Jethro Tull’s short ‘prog rock’ era peaked with 1972’s Thick As A Brick, a 45-minute continuous piece of music charting the difficulties of a child growing up and confronting a frightening and unfair world. The album was encased in a spoof local newspaper The St Cleve Chronicle, with a headline story that a precocious schoolboy called Gerald Bostock had been disqualified from a poetry competition because of the inappropriate nature of his epic poem, which Tull then allegedly used as the album’s lyrics. Ian explains that the idea stemmed from the critics’ descriptions of 1971’s Aqualung as a ‘concept album’, even though it was just a bunch of songs a few of which had common themes. “In the light of the Aqualung reviews I deliberately set out to do a concept album that would in essence be a bit of a parody of other people’s concept albums and grandiose progressive rock adventures. I thought let’s take this slightly arrogant and pompous way of writing and presenting music to an extreme, with the fiction of a then 10-year old boy having written the lyrics. Of course it’s preposterous and really quite silly, but it was the era of Monty Python, when that sort of surreal British humour was quite well embedded in the British psyche.”

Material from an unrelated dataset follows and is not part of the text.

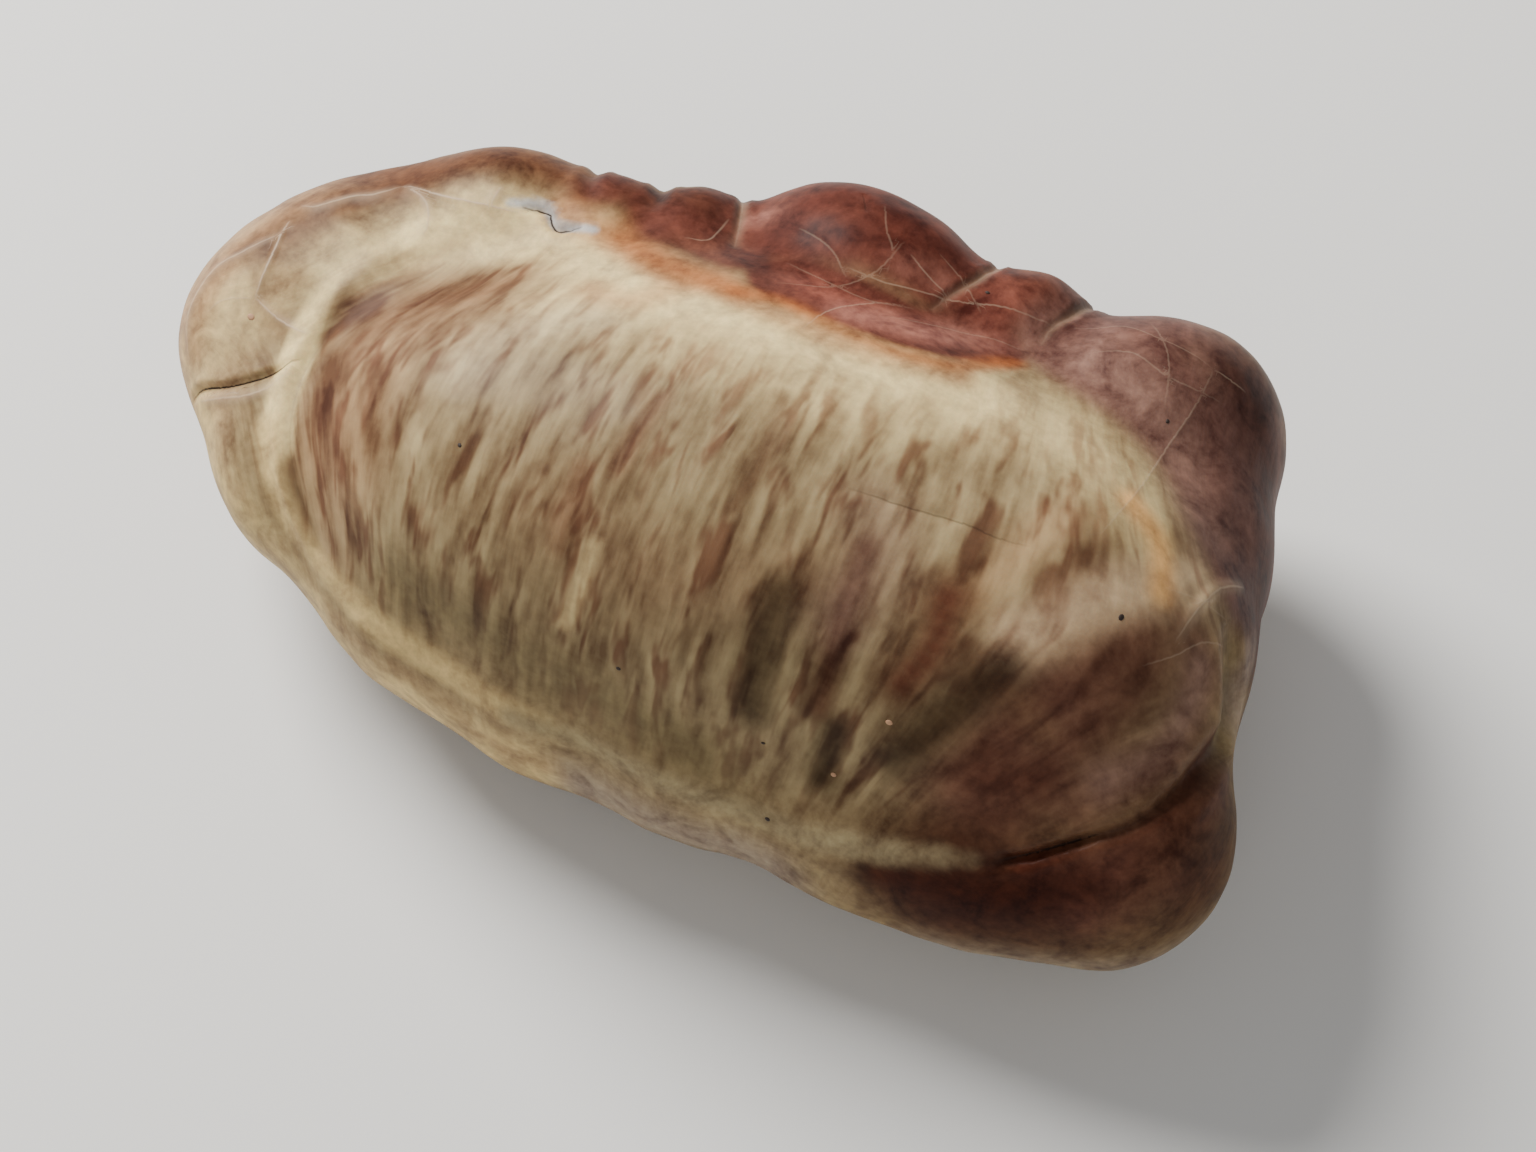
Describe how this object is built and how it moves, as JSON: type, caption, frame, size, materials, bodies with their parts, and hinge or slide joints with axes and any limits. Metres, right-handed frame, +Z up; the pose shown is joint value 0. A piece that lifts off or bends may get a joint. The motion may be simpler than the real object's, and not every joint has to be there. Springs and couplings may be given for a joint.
{
  "type": "blood sausage",
  "caption": "Large rustic blood sausage in a natural sacculated casing: a big oval belly ringed by rounded bulging sacs, lying flat on its broad side.",
  "frame": {"origin": "on the surface the sausage lies on, under the middle of its length and width", "axes": "+X along the sausage from its rounded end to its blunt end, +Y towards the row of small sacs, +Z up"},
  "size_m": [0.222, 0.1264, 0.086],
  "materials": {
    "casing": "semi-gloss, moist, translucent"
  },
  "bodies": {
    "root": {"filled_casing": "casing"}
  },
  "joints": []
}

The album was a world-wide success, including a No 1 spot on the American Billboard chart, and excerpts from the piece have regularly featured in Jethro Tull and Ian Anderson live shows. But Ian had steadily resisted record company suggestions that he write a follow-up. It was not until a chance encounter in 2010 with old pal Derek Shulman of Gentle Giant, who nagged him to consider a 40th anniversary sequel, that Ian gave it some serious thought – and surprised himself by not dismissing it out of hand this time. He had noticed that in recent years his audiences had been changing. “It wasn’t just old codgers, it was kind of a mix between old codgers and young codgers. It really struck me that there was this new wave of interest from youngsters who want something that is an alternative and antidote to the X-Factor and the very repetitive rock music that does tend to be the stuff of today. So I began to feel that it was not quite as undignified as I had earlier supposed to be doing something that was more in that kind of progressive vein.”

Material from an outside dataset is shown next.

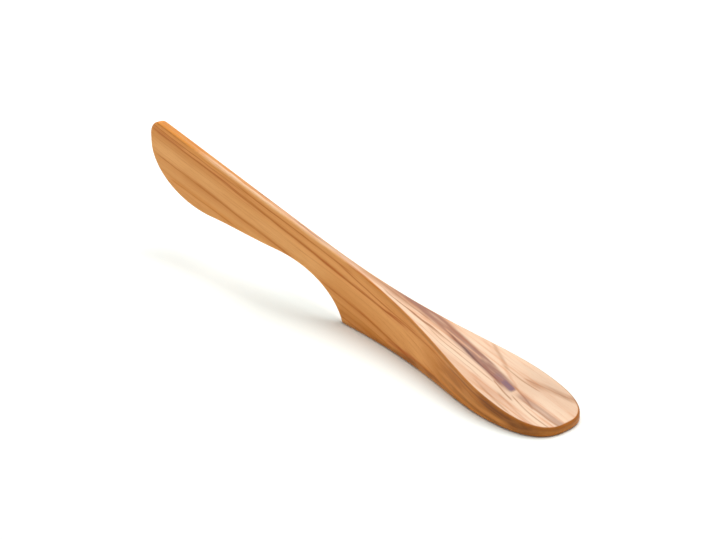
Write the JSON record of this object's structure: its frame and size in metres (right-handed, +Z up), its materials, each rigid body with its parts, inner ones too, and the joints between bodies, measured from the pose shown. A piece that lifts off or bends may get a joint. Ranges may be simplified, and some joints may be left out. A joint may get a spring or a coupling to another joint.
{
  "type": "wooden butter knife",
  "caption": "Solid olive-wood butter knife: flat round handle that lies on the table, top face rising evenly to an upright blade that stands clear of it",
  "frame": {"origin": "centre of the bounding box in plan, at the height of the table that the foot rests on", "axes": "+X runs along the knife towards the rounded handle end, so the blade tip is at -X; +Y is across the knife; +Z is up from the table"},
  "size_m": [0.1862, 0.0236, 0.0407],
  "materials": {
    "olive_wood": "oiled, satin, long brown growth lines with a purple-brown heartwood streak on the handle"
  },
  "bodies": {
    "root": {"knife": "olive_wood"}
  },
  "joints": []
}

In February 2011 Ian spent a couple of days sketching out some ideas. “It was predicated on the idea of what might have befallen Gerald Bostock, this precocious child, where would he have headed in life? And the more I started thinking about that the more I thought that there were so many pivotal moments in my own childhood where, often quite by chance, I might have gone in one direction or in some completely opposite direction. I could have been anything from a soldier or a sailor or an astronaut to a thespian or a silviculturist - although when I left school I actually tried first to join the police force and then to be a journalist on the local newspaper, before music took over while I was at art college.
“So I imagined Gerald Bostock as this 10-year old kid entering into puberty who, by the look of the young male model who was photographed in 1972 as the notional Gerald Bostock, was obviously a rather swottish schoolboy who probably wasn’t very popular at school and probably wasn’t very good at sports. What sort of opportunities would he have had, who would he have been, what would he have been led towards? I started to write a number of scenarios, including a piece looking at his possible early life immediately post-puberty, and then another piece later on for each of these characters that Gerald might have become, leading through to adulthood. Then in the latter part of the album I drew all these things back into a common kismet-karma kind of future where, in spite of all these chance interventions, there is maybe some element of fate and we all end up where we were going to end up anyway, in spite of the fact that we may have taken some radically different roads along the way.”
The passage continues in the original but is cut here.